Praise and worship music has become very popular in the church world at large. Recently I heard this song sung at a Protestant Reformed gathering.

It’s About The Cross
It’s not just about the manger
Where the baby lay
It’s not all about the angels
Who sang for Him that day
It’s not just about the shepherds
Or the bright and shining star
It’s not all about the wise men
Who travelled from afar

It’s about the cross
It’s about my sin
It’s about how Jesus
Came to be born once
So that we could be born again
It’s about the stone
That was rolled away
So that you and I could
Have real life someday
It’s about the cross
It’s about the cross

It’s not all about the good things
In this life I’ve done
It’s not all about the treasures
Or the trophies that I’ve won

It’s not about the righteousness
That I find within
It’s about His precious blood
That saves me from my sin

The beginning of the story
Is wonderful and great
But it’s the ending that can save you
And that’s why we celebrate
It’s about the cross
It’s about my sin,
It’s about how
Jesus came to be born once
So that we could be born again
It’s about God’s love
Nailed to a tree
It’s about every
Drop of blood that flowed from
Him when it should have been me
It’s about the stone
That was rolled away
So that you and I could have real life someday
So that you and I could have real life someday
It’s about the cross
It’s about the cross.
The Object of Worship
The object of Reformed worship must be God, and God alone. “Thou shalt worship the Lord thy God, and him only shalt thou serve” (Matt. 4:10).

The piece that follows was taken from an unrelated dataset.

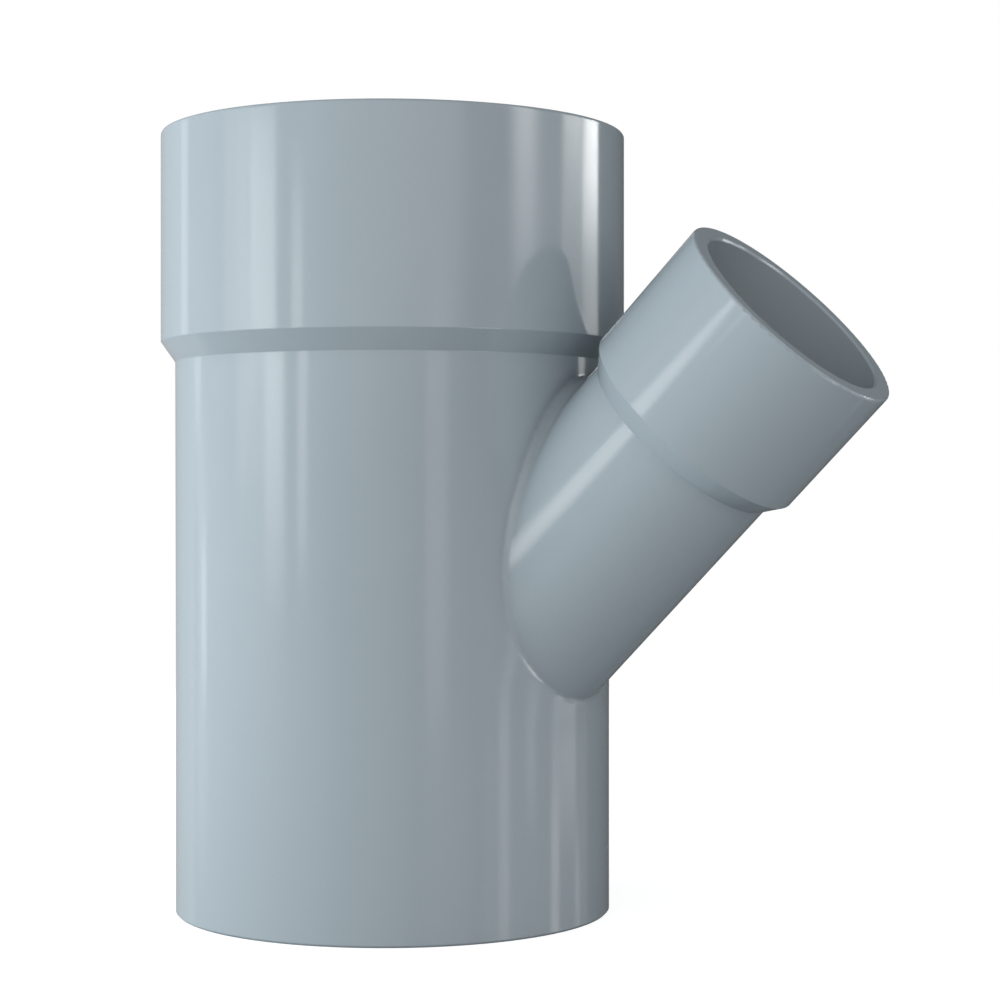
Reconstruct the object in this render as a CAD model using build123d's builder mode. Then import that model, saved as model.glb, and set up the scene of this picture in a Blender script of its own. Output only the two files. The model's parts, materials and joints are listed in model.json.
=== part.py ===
from build123d import *
from math import cos, radians, sin, tan
import os

# Lateral wye in rigid plastic: a straight run with a spigot below and a socket above,
# and a smaller branch that leaves it at 45 degrees and ends in a socket of its own.
# The origin is the middle of the spigot's end. +Z is the run, and the branch leans to +X.
# All sizes are in millimetres.

# Pipes that the fitting joins, by their outside diameters
run_pipe_diameter = 110.0
branch_pipe_diameter = 50.0

# Spigot and body of the run
spigot_length = 50.0
run_wall = 3.7
body_draft = 0.2  # growth of the body's radius from the spigot up to the hub

# Socket hub on top of the run
run_socket_clearance = 0.15  # on the radius, for the cement
run_socket_depth = 50.0
run_socket_wall = 3.65
run_step_length = 5.1  # sloping step between body and hub
run_step_to_shoulder = 2.6

# Branch
branch_angle = 45.0  # between the branch and the run
branch_wall = 3.65
branch_ledge = 2.5  # how far the stop shoulder covers the end of the branch's pipe
branch_socket_clearance = 0.1
branch_socket_depth = 32.0
branch_socket_wall = 4.47
branch_step_length = 4.9
branch_step_to_shoulder = 2.8

# Straight lengths left beside the junction
spigot_to_junction = 5.3  # from the spigot up to the underside of the branch
crotch_to_run_step = 9.4
crotch_to_branch_step = 12.0

# Rounded and chamfered edges
junction_round = 2.2
rim_round = 0.75
socket_lead_in = 0.5
ledge_chamfer = 0.6
spigot_chamfer = 0.5

# Radii, from the inside out
spigot_radius = run_pipe_diameter / 2
run_bore_radius = spigot_radius - run_wall
body_radius = spigot_radius + body_draft
run_socket_radius = spigot_radius + run_socket_clearance
run_hub_radius = run_socket_radius + run_socket_wall
branch_bore_radius = branch_pipe_diameter / 2 - branch_ledge
branch_radius = branch_bore_radius + branch_wall
branch_socket_radius = branch_pipe_diameter / 2 + branch_socket_clearance
branch_hub_radius = branch_socket_radius + branch_socket_wall

# The branch starts on the run's axis, at the height that puts its underside just above the spigot
lean = radians(branch_angle)
branch_start = spigot_length + spigot_to_junction + branch_radius / sin(lean) - body_radius / tan(lean)
crotch_height = branch_start + body_radius / tan(lean) + branch_radius / sin(lean)
crotch_distance = body_radius / sin(lean) + branch_radius / tan(lean)

# Heights along the run
run_step_low = crotch_height + crotch_to_run_step
run_step_high = run_step_low + run_step_length
run_shoulder = run_step_high + run_step_to_shoulder
run_top = run_shoulder + run_socket_depth

# Distances along the branch, from the run's axis
branch_step_low = crotch_distance + crotch_to_branch_step
branch_step_high = branch_step_low + branch_step_length
branch_shoulder = branch_step_high + branch_step_to_shoulder
branch_mouth = branch_shoulder + branch_socket_depth

# Half sections are drawn with the pipe's axis upright, and the branch's plane leans with it
run_plane = Plane.XZ
branch_plane = Plane(origin=(0, 0, branch_start), x_dir=(cos(lean), 0, -sin(lean)), z_dir=(0, -1, 0))
branch_axis = Axis((0, 0, branch_start), (sin(lean), 0, cos(lean)))

# The round between branch and body has to fit in the straight lengths beside the crotch
crotch_room = min(crotch_to_run_step, crotch_to_branch_step)
junction_radius = min(junction_round, 0.9 * crotch_room * tan(lean / 2))


with BuildPart() as lateral_wye:
    # Outside of the run: spigot, drafted body, sloping step and hub
    with BuildSketch(run_plane):
        with BuildLine():
            Polyline(
                (0, 0),
                (spigot_radius, 0),
                (spigot_radius, spigot_length),
                (body_radius, run_step_low),
                (run_hub_radius, run_step_high),
                (run_hub_radius, run_top),
                (0, run_top),
                close=True,
            )
        make_face()
    revolve(axis=Axis.Z)

    # Outside of the branch, from the run's axis to the mouth
    with BuildSketch(branch_plane):
        with BuildLine():
            Polyline(
                (0, 0),
                (branch_radius, 0),
                (branch_radius, branch_step_low),
                (branch_hub_radius, branch_step_high),
                (branch_hub_radius, branch_mouth),
                (0, branch_mouth),
                close=True,
            )
        make_face()
    revolve(axis=branch_axis)

    # Blend of the branch into the body
    fillet(lateral_wye.edges(Select.NEW), junction_radius)

    # Waterway of the run and its socket, with the stop shoulder between them
    with BuildSketch(run_plane) as run_inside:
        with BuildLine():
            Polyline(
                (0, 0),
                (run_bore_radius, 0),
                (run_bore_radius, run_shoulder),
                (run_socket_radius, run_shoulder),
                (run_socket_radius, run_top),
                (0, run_top),
                close=True,
            )
        make_face()
        run_ledge = run_inside.vertices().sort_by(Axis.Y)[2:4].sort_by(Axis.X)[0]
        chamfer(run_ledge, ledge_chamfer)
    revolve(axis=Axis.Z, mode=Mode.SUBTRACT)

    # Waterway of the branch and its socket
    with BuildSketch(branch_plane) as branch_inside:
        with BuildLine():
            Polyline(
                (0, 0),
                (branch_bore_radius, 0),
                (branch_bore_radius, branch_shoulder),
                (branch_socket_radius, branch_shoulder),
                (branch_socket_radius, branch_mouth),
                (0, branch_mouth),
                close=True,
            )
        make_face()
        branch_ledge_corner = branch_inside.vertices().sort_by(Axis.Y)[2:4].sort_by(Axis.X)[0]
        chamfer(branch_ledge_corner, ledge_chamfer)
    revolve(axis=branch_axis, mode=Mode.SUBTRACT)

    # Rims of the two sockets: rounded outside, and with a lead-in for the pipe inside
    for pipe_axis in (Axis.Z, branch_axis):
        rim = lateral_wye.faces().sort_by(pipe_axis)[-1]
        fillet(rim.edges().sort_by(SortBy.RADIUS)[-1], rim_round)
        rim = lateral_wye.faces().sort_by(pipe_axis)[-1]
        chamfer(rim.edges().sort_by(SortBy.RADIUS)[0], socket_lead_in)

    # Both edges of the spigot's end
    chamfer(lateral_wye.faces().sort_by(Axis.Z)[0].edges(), spigot_chamfer)

lateral_wye.part.label = "lateral_wye"
os.makedirs("parts", exist_ok=True)
export_step(lateral_wye.part, "parts/lateral_wye.step")
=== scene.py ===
import bmesh
import bpy
import json
import math
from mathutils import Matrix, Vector

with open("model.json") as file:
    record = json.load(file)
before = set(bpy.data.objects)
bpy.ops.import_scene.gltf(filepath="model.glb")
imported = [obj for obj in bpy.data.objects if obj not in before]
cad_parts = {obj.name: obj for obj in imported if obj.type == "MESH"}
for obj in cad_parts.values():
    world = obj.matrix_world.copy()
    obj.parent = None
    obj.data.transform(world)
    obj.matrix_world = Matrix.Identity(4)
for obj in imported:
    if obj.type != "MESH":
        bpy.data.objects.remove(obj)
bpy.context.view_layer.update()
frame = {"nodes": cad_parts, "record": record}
wye = frame["nodes"]["lateral_wye"]
print("frame loaded")


# Small helpers for node trees

def addNode(tree, kind, **settings):
    node = tree.nodes.new(kind)
    for name, value in settings.items():
        setattr(node, name, value)
    return node


def addMath(tree, operation, first, second=None, third=None):
    node = addNode(tree, "ShaderNodeMath", operation=operation)
    for socket, value in zip(node.inputs, (first, second, third)):
        if isinstance(value, (int, float)):
            socket.default_value = value
        elif value is not None:
            tree.links.new(value, socket)
    return node.outputs[0]


def addNoise(tree, place, scale, detail=2.0):
    node = addNode(tree, "ShaderNodeTexNoise")
    tree.links.new(place, node.inputs["Vector"])
    node.inputs["Detail"].default_value = detail
    if isinstance(scale, (int, float)):
        node.inputs["Scale"].default_value = scale
    else:
        tree.links.new(scale, node.inputs["Scale"])
    return node.outputs["Fac"]


def addRange(tree, value, low, high, newLow=0.0, newHigh=1.0):
    node = addNode(tree, "ShaderNodeMapRange")
    for socket, item in zip(node.inputs, (value, low, high, newLow, newHigh)):
        if isinstance(item, (int, float)):
            socket.default_value = item
        else:
            tree.links.new(item, socket)
    return node.outputs["Result"]


def newGroup(name, inputs, outputs):
    tree = bpy.data.node_groups.new(name, "ShaderNodeTree")
    for label, kind, value in inputs:
        socket = tree.interface.new_socket(label, in_out="INPUT", socket_type=kind)
        socket.default_value = value
    for label, kind in outputs:
        tree.interface.new_socket(label, in_out="OUTPUT", socket_type=kind)
    return tree, tree.nodes.new("NodeGroupInput").outputs, tree.nodes.new("NodeGroupOutput").inputs


def addSeenRays(tree):
    # 1 for the rays that show a surface as it is: camera, glossy and transmission rays
    rays = addNode(tree, "ShaderNodeLightPath").outputs
    seen = addMath(tree, "MAXIMUM", rays["Is Camera Ray"], rays["Is Glossy Ray"])
    return addMath(tree, "MAXIMUM", seen, rays["Is Transmission Ray"])


def newMaterial(name):
    material = bpy.data.materials.new(name)
    material.use_nodes = True
    return material, material.node_tree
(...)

The focal point of our worship may not be the manger or the cross, but God alone.
The Purpose of Our Worship
The purpose of worship is to glorify God. “He is thy Lord; and worship thou him” (Ps. 45:11). This truth stands in direct opposition to the praise and worship movement. The humanistic philosophy of the praise and worship movement is that worship is about man. The goal of worship is not the glory of God, but what man and his senses can get out of worship. This whole song focuses on man and his experience. I ask you to compare this praise and worship song to Psalm 22 to emphasize this point. The focal point of Psalm 22 is not man, or even the cross, but Christ.
The Manner of Our Worship
We must not attempt to dethrone God in worship and bring him down to the level of our senses that we can touch, taste, and handle, as it were. This is will worship, and God abhors will worship. Worship is not “celebrating,” but kneeling and lying prostrate before the God of heaven and earth. “And there went out fire from the Lord, and devoured them (Nadab and Abihu)…the Lord spake, saying, I will be sanctified in them that come nigh me, and before all the people I will be glorified” (Lev. 10:2–3).
Worshiping God In Spirit and Truth (John 4:24)
Relativism
We as Reformed Christians are not ruled by relativism, the spirit of the age, but by the truth of the word of God. Praise and worship songs reflect the ambiguity and relativism of the age. This ambiguity and relativism are shown in words and phrases such as “real life.” What does “real life” mean? Does it mean anything at all? Can anyone interpret it as he or she would like? In contrast, the Bible talks concretely of eternal life as life with God. In sharp contrast to the ambiguity and relativism of the age, we must worship in truth. This includes singing.
Error
The lyrics of this song are not only ambiguous and relative, but promote the lie. To illustrate this, let me quote a few phrases:
“It’s not all about the good things in this life I’ve done.” This song is about the cross; this song is about our salvation. The implication of this statement is that even though our salvation is not all about the good works we have done, our good works do play some part in our salvation. This song teaches the false doctrine of works righteousness. The Bible is clear: “For by grace are ye saved through faith; and that not of yourselves: it is the gift of God: Not of works, lest any man should boast” (Eph. 2:8–9).
“The beginning of the story is wonderful and great, but it’s the ending that can save you.” So that you and I could have real life someday.” This song is about the cross; this song is about our salvation. This song makes Jesus a powerless Savior who “can” or “could” save you. In the end, there is some condition that has not been met at the cross. The bottom line is this: salvation depends on man, either through the work of accepting Christ or performing good works. This song is about a cross that does not atone for sin. Then we are of all men most miserable (1 Cor. 15:19). In contrast, scripture clearly states that Christ fully atoned for our sins on the cross (Heb. 9:28) and that we have a powerful Savior who saves us to the uttermost (Heb. 7:25.) This is the comfort of the child of God.
Truth
The content of what we sing is so important because we worship God. The content of what we sing is also very important because it is a powerful means to teach one another (Col. 3:16). This is one of the main reasons for singing scripture, especially the psalms. “All scripture is given by inspiration of God, and is profitable for doctrine, for reproof, for correction, for instruction in righteousness…” (2 Tim. 3:16). We pray for the grace to sing with understanding.